STATED EXERCISE
Extract, without alteration, each line from the start of the listing to the line bearing "points = [vertex.co".
-- Start of MATERIAL SHOWN --
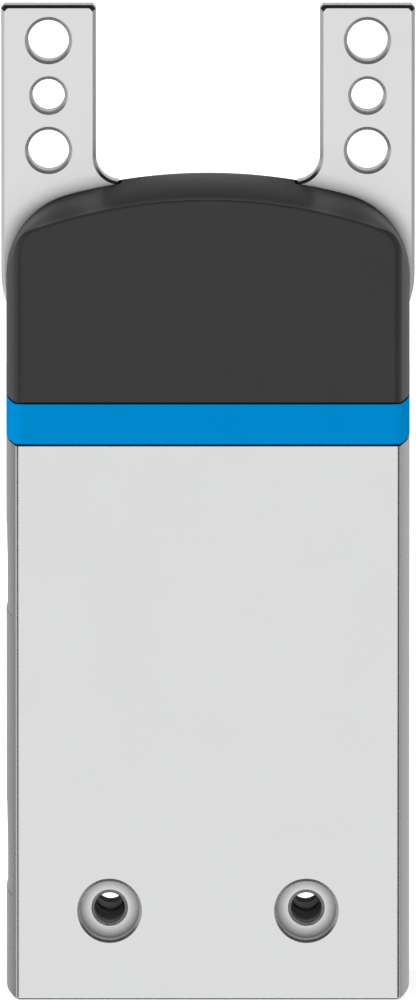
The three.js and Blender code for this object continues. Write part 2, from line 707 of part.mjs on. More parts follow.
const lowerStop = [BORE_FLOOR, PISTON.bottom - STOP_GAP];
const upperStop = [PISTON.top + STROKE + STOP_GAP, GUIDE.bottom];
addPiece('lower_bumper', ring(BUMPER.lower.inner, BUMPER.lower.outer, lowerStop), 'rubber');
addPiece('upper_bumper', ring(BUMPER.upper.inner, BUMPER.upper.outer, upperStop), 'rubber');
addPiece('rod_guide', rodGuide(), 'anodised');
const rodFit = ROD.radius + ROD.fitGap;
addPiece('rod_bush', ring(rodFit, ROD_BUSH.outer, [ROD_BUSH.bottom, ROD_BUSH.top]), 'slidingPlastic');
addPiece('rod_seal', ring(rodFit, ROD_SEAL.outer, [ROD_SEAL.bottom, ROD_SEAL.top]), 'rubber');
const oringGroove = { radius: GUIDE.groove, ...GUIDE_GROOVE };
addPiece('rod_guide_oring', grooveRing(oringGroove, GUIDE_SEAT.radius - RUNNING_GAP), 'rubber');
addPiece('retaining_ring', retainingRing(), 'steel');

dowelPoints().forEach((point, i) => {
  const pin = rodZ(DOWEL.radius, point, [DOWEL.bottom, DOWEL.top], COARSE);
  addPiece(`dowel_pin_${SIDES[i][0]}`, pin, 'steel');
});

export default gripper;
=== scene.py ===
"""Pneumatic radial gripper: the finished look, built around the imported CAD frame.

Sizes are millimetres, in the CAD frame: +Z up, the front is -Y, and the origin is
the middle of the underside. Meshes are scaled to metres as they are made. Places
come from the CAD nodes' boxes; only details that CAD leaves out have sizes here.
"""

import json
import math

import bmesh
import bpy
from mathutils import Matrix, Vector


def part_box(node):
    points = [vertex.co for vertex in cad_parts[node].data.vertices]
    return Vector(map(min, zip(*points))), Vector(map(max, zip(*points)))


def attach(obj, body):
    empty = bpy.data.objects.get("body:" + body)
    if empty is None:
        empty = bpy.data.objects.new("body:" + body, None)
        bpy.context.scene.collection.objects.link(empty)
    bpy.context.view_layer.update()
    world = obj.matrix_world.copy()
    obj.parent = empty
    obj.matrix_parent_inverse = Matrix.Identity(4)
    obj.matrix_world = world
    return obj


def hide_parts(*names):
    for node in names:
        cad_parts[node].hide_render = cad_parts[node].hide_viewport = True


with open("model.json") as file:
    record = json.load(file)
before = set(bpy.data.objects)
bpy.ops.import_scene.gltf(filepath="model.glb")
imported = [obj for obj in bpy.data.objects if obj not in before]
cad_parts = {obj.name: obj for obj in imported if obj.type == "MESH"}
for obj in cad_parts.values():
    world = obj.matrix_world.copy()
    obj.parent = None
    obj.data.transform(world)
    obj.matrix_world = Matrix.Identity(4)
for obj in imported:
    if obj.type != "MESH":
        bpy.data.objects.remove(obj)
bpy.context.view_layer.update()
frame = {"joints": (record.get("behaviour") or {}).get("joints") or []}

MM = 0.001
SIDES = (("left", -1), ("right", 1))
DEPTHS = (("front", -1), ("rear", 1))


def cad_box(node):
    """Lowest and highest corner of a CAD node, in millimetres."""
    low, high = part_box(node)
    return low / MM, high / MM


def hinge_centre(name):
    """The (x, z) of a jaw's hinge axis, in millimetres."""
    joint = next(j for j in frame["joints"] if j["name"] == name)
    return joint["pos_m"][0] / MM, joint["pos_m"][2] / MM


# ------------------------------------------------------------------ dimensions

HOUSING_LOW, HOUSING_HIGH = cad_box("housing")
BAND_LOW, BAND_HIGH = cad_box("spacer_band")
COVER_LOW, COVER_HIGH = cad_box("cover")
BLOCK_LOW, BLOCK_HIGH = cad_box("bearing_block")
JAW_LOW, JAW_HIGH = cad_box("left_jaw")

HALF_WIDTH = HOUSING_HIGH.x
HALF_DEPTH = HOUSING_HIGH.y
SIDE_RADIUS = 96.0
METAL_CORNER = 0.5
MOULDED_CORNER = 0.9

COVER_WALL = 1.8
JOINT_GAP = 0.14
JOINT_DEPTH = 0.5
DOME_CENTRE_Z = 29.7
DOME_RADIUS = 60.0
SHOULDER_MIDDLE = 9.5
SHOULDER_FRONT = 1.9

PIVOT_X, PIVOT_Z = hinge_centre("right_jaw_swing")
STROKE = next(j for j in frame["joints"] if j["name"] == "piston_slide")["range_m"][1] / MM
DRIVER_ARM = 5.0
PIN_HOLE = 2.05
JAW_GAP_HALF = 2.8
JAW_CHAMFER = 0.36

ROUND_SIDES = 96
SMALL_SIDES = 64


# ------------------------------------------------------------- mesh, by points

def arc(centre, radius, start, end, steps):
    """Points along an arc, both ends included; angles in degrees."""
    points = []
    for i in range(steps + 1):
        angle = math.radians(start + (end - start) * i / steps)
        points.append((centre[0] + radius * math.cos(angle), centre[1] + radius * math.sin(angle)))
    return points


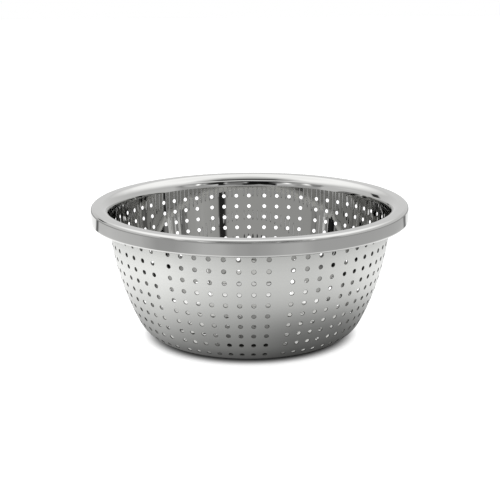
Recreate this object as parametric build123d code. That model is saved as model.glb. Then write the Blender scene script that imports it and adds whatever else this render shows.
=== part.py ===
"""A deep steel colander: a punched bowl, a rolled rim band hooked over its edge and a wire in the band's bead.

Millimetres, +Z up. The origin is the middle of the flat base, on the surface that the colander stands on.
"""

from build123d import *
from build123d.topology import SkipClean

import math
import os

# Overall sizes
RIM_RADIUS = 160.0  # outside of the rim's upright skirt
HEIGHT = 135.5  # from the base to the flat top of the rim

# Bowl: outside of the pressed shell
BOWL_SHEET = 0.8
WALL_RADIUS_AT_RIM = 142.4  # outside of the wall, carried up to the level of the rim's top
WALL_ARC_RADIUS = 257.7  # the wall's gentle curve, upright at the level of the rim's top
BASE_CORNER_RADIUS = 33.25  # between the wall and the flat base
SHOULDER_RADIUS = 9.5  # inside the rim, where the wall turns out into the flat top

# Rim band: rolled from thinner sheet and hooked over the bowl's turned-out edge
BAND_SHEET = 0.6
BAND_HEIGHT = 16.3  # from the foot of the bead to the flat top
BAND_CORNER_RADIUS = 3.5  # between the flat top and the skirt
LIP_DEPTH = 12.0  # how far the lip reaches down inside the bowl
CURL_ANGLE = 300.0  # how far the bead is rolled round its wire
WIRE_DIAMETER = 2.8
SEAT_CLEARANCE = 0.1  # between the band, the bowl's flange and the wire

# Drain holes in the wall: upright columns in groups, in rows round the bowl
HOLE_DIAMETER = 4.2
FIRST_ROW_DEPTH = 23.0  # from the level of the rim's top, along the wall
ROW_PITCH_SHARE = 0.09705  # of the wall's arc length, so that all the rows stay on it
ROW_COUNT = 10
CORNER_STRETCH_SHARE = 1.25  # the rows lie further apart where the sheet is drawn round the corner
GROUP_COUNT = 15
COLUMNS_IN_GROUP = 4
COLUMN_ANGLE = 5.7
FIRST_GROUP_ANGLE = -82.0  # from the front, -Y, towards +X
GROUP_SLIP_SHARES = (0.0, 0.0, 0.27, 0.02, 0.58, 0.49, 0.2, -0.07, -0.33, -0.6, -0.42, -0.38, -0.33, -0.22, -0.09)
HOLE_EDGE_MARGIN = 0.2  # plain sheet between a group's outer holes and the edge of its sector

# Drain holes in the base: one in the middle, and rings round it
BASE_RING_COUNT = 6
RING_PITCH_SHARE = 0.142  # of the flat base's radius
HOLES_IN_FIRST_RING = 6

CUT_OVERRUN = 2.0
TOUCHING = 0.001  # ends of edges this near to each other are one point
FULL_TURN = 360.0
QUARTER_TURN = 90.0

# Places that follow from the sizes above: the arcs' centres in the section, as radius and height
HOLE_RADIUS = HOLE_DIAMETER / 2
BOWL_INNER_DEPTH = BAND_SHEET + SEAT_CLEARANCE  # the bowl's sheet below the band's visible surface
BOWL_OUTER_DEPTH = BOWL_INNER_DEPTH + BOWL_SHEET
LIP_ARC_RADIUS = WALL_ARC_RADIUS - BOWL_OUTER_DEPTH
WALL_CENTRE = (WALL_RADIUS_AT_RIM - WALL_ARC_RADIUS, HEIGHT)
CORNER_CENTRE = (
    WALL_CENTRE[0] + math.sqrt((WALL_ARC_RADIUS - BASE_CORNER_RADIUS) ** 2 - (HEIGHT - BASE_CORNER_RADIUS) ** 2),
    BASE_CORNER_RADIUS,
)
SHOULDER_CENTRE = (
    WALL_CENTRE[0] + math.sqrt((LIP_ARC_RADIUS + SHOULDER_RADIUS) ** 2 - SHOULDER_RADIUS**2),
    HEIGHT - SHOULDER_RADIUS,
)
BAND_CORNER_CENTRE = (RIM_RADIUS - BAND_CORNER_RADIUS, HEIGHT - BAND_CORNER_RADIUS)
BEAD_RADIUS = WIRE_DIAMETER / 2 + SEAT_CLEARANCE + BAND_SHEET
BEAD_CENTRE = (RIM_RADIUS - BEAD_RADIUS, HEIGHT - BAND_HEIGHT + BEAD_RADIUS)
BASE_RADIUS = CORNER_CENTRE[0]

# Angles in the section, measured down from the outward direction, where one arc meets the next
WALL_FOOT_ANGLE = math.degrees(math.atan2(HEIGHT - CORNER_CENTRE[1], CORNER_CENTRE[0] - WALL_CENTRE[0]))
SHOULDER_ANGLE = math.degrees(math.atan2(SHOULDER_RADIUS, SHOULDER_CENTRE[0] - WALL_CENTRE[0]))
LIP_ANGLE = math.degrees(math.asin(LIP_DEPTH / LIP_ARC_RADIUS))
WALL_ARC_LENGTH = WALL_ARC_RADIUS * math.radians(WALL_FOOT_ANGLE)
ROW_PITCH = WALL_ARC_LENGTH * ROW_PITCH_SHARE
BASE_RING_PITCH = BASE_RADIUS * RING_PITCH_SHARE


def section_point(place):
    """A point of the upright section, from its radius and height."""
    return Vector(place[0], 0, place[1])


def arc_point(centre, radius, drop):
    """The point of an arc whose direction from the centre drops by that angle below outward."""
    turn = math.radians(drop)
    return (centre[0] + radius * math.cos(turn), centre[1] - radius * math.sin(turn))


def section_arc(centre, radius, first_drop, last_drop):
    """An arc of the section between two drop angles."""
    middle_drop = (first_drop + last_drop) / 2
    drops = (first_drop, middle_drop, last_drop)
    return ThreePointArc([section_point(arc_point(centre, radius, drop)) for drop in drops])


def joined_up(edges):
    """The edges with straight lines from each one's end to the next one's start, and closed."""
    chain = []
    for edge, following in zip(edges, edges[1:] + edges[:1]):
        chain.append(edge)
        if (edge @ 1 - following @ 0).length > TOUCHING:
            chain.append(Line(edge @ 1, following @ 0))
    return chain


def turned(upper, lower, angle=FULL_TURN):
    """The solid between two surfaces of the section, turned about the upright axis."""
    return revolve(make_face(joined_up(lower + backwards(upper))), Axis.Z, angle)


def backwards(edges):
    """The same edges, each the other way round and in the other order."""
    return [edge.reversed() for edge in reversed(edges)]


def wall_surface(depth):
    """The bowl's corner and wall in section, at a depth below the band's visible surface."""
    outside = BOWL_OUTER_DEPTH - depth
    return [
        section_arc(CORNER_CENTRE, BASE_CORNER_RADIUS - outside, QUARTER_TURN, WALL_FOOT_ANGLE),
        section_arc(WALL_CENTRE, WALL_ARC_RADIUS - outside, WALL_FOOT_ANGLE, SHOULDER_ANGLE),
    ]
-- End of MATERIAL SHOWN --
ANSWER TO THIS TASK
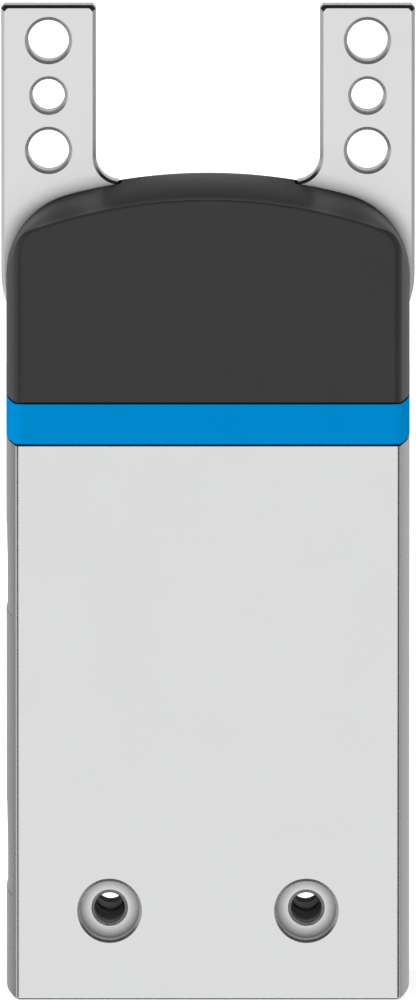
The three.js and Blender code for this object continues. Write part 2, from line 707 of part.mjs on. More parts follow.
const lowerStop = [BORE_FLOOR, PISTON.bottom - STOP_GAP];
const upperStop = [PISTON.top + STROKE + STOP_GAP, GUIDE.bottom];
addPiece('lower_bumper', ring(BUMPER.lower.inner, BUMPER.lower.outer, lowerStop), 'rubber');
addPiece('upper_bumper', ring(BUMPER.upper.inner, BUMPER.upper.outer, upperStop), 'rubber');
addPiece('rod_guide', rodGuide(), 'anodised');
const rodFit = ROD.radius + ROD.fitGap;
addPiece('rod_bush', ring(rodFit, ROD_BUSH.outer, [ROD_BUSH.bottom, ROD_BUSH.top]), 'slidingPlastic');
addPiece('rod_seal', ring(rodFit, ROD_SEAL.outer, [ROD_SEAL.bottom, ROD_SEAL.top]), 'rubber');
const oringGroove = { radius: GUIDE.groove, ...GUIDE_GROOVE };
addPiece('rod_guide_oring', grooveRing(oringGroove, GUIDE_SEAT.radius - RUNNING_GAP), 'rubber');
addPiece('retaining_ring', retainingRing(), 'steel');

dowelPoints().forEach((point, i) => {
  const pin = rodZ(DOWEL.radius, point, [DOWEL.bottom, DOWEL.top], COARSE);
  addPiece(`dowel_pin_${SIDES[i][0]}`, pin, 'steel');
});

export default gripper;
=== scene.py ===
"""Pneumatic radial gripper: the finished look, built around the imported CAD frame.

Sizes are millimetres, in the CAD frame: +Z up, the front is -Y, and the origin is
the middle of the underside. Meshes are scaled to metres as they are made. Places
come from the CAD nodes' boxes; only details that CAD leaves out have sizes here.
"""

import json
import math

import bmesh
import bpy
from mathutils import Matrix, Vector


def part_box(node):
    points = [vertex.co for vertex in cad_parts[node].data.vertices]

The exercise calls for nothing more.